PARKERSBURG – Four students in the Agricultural Sciences program at the Wood County Tech Center came home last month with a first place finish from the 2025 West Virginia State FFA CDE (Career Development Event) competition held at West Virginia State University.

Sophomore Kloey Miller, freshmen Neil Arnorld and Morgan Wicker, who are all in the Intro to Agriculture class, and junior Addison Haines, who is in the science of agriculture and animal production courses, were awarded first place for Agronomy. This is the first time a group from the WCTC has won since 2005.

“I challenged them to try to end that 20-year drought, and these students really took that to heart.” Agricultural Education Instructor Ben Goff said. “Because I think every one of them has been frustrated at some point, tired, burned out, and they’d come back the next day and just hit it again.”

The competition tested participants in challenging areas including soil testing, insect identification, plant identification and disorder recognition. The group was even surprised by a written exam.

“We knew going into the competition that things wouldn’t be exactly as we expected,” Haines said. “So it was kind of just that feeling that, yeah, there’s going to be things we haven’t seen before, but we didn’t know it was going to be there.”

Addison Haines, Morgan Wicker, Neil Arnorld and Kloey Miller pose with the first place Agronomy plagues the group won during the 2025 West Virginia State FFA CDE (Career Development Event) competition held at West Virginia State University in April. (Photo by Douglass Huxley)

Each competitor completed tests and challenges in these different stations, with careful separation between team members to prevent collaboration.

“Everybody does their tests, and those parts of the competition are where you get your scores,” Arnold said.

Those individual scores were then added together with other group members for an overall team score. And although Arnorld was awarded first place individually, the entire group said it was the team win that meant the most.

“Dr. Goff has always preached to us, all four of us actually, that teams go to Nationals, individuals do not,” Haines said. “So it didn’t matter what all of us placed individually, but all of us together is what really won this competition, and we couldn’t do it without each other.”

The group said they see this as more than just a one-time win. They said it has the potential to be a turning point for their chapter.

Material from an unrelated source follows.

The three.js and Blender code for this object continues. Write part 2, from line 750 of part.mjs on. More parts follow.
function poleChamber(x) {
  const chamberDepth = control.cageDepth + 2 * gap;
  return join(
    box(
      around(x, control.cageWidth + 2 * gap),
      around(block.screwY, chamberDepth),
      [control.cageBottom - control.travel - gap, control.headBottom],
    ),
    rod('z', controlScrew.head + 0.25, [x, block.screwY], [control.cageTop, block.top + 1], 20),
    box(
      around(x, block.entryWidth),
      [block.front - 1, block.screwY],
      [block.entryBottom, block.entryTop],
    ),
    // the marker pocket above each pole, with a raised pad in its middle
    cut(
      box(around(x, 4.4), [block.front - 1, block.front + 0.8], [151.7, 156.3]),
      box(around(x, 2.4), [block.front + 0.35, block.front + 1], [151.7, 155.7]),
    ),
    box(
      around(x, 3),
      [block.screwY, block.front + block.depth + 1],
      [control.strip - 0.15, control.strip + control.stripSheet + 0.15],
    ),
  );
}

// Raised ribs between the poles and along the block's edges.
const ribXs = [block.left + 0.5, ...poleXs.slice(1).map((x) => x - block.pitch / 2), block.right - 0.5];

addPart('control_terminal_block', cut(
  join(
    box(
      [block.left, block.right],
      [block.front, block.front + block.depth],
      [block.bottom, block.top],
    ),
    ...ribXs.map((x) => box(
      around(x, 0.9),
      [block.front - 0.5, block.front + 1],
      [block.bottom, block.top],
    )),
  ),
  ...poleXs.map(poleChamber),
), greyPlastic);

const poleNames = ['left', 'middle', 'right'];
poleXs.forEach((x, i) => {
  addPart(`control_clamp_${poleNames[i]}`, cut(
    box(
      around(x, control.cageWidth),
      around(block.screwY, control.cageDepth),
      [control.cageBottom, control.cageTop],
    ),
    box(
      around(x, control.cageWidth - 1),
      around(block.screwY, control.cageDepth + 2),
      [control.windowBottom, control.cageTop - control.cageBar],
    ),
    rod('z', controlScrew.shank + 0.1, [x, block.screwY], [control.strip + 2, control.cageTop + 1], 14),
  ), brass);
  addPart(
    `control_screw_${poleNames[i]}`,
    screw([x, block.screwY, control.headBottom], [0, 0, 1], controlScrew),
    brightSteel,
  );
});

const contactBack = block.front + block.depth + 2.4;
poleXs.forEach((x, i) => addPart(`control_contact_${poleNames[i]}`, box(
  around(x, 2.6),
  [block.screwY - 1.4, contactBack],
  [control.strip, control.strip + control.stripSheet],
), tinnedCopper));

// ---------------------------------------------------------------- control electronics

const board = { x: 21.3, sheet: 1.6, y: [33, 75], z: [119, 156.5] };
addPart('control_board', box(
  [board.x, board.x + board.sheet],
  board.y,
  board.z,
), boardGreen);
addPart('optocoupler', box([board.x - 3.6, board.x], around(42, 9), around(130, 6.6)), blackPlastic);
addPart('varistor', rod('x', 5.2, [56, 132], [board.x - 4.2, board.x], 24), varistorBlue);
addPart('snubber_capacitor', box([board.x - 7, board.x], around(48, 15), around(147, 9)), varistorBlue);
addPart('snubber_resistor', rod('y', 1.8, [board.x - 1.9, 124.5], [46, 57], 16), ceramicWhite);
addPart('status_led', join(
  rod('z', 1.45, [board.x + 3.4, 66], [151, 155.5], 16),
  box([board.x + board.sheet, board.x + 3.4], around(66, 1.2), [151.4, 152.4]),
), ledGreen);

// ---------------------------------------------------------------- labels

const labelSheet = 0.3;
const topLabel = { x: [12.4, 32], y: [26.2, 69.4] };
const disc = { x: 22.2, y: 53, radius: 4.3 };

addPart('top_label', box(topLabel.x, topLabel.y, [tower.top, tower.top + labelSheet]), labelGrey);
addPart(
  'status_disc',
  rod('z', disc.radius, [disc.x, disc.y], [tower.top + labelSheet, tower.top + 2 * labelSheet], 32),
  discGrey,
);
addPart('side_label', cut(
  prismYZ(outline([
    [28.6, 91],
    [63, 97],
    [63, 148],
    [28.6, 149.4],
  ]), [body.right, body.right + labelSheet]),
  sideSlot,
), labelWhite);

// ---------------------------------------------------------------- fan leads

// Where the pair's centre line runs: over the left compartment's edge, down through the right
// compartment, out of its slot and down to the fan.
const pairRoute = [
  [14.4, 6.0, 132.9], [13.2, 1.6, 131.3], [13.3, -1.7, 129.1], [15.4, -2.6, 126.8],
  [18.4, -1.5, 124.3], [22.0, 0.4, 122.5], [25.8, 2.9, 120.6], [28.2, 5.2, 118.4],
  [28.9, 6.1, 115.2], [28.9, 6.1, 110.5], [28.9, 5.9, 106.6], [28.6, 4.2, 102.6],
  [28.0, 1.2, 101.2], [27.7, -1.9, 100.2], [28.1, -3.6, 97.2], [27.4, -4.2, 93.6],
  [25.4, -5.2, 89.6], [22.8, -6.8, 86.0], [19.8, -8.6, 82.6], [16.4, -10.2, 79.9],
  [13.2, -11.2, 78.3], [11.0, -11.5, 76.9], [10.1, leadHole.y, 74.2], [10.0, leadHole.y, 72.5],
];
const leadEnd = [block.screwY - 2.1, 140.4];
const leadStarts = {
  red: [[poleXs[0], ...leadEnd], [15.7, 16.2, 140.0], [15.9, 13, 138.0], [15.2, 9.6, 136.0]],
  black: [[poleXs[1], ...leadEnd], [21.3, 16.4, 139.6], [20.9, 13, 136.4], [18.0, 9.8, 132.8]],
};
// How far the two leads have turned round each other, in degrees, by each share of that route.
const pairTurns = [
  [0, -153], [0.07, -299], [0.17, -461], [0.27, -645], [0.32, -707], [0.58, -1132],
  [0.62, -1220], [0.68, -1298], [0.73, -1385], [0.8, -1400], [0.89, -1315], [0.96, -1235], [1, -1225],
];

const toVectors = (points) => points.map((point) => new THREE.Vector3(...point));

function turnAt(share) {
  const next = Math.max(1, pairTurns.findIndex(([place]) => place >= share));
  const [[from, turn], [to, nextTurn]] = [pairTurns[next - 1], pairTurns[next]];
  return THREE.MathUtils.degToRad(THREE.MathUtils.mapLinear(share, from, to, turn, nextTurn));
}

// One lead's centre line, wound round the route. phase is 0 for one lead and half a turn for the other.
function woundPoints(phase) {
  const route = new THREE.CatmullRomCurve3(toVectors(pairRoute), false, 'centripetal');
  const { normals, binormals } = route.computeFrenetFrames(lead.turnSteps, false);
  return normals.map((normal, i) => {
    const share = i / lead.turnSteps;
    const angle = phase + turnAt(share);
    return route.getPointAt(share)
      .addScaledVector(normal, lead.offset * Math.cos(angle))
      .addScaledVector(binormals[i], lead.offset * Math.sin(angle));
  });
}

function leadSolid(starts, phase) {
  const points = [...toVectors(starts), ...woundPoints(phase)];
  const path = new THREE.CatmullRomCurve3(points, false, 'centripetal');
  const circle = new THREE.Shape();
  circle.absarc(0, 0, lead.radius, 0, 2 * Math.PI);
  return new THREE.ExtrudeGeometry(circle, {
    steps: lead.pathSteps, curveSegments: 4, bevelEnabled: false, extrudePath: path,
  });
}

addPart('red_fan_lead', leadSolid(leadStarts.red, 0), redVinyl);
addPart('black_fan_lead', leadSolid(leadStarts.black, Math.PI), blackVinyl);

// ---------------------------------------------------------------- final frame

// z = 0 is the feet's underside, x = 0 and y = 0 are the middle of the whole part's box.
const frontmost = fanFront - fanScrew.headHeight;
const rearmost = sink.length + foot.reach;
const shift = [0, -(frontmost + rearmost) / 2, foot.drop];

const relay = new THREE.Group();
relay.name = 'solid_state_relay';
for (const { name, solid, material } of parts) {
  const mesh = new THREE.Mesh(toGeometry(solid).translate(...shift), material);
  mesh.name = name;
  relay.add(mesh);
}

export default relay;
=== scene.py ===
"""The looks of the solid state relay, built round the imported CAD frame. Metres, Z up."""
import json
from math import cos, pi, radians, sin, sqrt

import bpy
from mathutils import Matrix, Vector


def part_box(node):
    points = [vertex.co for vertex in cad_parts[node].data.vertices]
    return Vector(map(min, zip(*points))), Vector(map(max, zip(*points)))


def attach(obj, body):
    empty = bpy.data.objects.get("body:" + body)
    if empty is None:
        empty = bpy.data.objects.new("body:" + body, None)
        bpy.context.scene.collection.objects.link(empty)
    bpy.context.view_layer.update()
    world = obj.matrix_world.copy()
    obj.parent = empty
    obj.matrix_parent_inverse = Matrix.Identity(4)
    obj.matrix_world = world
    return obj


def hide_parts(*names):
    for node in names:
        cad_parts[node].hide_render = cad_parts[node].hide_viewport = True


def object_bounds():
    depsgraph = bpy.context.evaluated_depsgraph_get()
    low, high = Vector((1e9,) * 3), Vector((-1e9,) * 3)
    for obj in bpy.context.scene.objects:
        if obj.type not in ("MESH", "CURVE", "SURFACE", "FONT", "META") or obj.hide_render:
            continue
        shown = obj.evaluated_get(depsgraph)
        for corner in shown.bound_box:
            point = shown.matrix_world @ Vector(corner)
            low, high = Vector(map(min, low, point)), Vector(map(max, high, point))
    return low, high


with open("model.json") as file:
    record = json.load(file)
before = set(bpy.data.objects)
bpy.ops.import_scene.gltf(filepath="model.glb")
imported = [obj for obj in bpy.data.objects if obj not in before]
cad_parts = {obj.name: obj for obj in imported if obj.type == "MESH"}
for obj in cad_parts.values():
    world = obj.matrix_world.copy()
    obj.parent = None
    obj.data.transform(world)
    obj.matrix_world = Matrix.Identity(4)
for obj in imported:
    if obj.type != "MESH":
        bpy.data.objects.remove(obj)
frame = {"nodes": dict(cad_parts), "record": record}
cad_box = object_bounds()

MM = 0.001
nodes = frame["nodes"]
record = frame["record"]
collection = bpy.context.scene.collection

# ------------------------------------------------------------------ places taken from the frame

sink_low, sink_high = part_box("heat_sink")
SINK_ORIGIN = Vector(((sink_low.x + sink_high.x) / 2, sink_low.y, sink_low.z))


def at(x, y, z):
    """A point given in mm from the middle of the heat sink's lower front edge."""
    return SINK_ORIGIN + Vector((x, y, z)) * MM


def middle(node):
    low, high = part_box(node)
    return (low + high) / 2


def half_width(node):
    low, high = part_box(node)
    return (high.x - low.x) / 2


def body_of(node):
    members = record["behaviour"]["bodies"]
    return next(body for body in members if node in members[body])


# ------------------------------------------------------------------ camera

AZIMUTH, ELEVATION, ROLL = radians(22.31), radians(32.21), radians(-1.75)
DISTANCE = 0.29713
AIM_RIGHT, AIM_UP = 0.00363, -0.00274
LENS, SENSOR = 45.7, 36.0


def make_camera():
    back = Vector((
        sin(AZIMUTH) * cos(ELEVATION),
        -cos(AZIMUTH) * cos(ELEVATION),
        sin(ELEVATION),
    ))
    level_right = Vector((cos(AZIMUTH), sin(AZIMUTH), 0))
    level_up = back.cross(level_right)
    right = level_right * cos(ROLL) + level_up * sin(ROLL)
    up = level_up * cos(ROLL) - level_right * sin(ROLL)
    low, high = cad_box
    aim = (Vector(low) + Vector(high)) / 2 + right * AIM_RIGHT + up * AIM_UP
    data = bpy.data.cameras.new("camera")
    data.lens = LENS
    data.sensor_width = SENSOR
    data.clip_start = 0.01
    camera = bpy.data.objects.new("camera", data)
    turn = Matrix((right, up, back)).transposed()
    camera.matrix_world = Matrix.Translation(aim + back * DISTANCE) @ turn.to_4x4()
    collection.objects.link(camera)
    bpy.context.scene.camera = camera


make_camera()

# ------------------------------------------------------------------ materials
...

“This team win will be a change in our chapter,” Wicker said. “Others are seeing us succeed, and hopefully they’ll hop on that bandwagon and succeed with us.”

With this win, the team received an invitation to compete at the national competition scheduled to be held in Indianapolis in the fall.The group said they have set an ambitious goal for that competition.

“We want to be the first West Virginia state team to win nationals in our category,” Wicker said.

Goff said regardless of the outcome, he feels his students have already won.

“No matter what, I’m happy for them,” Goff said. “Seeing them take on the material and really devote themselves, and seeing the progress they made – I couldn’t be more proud.”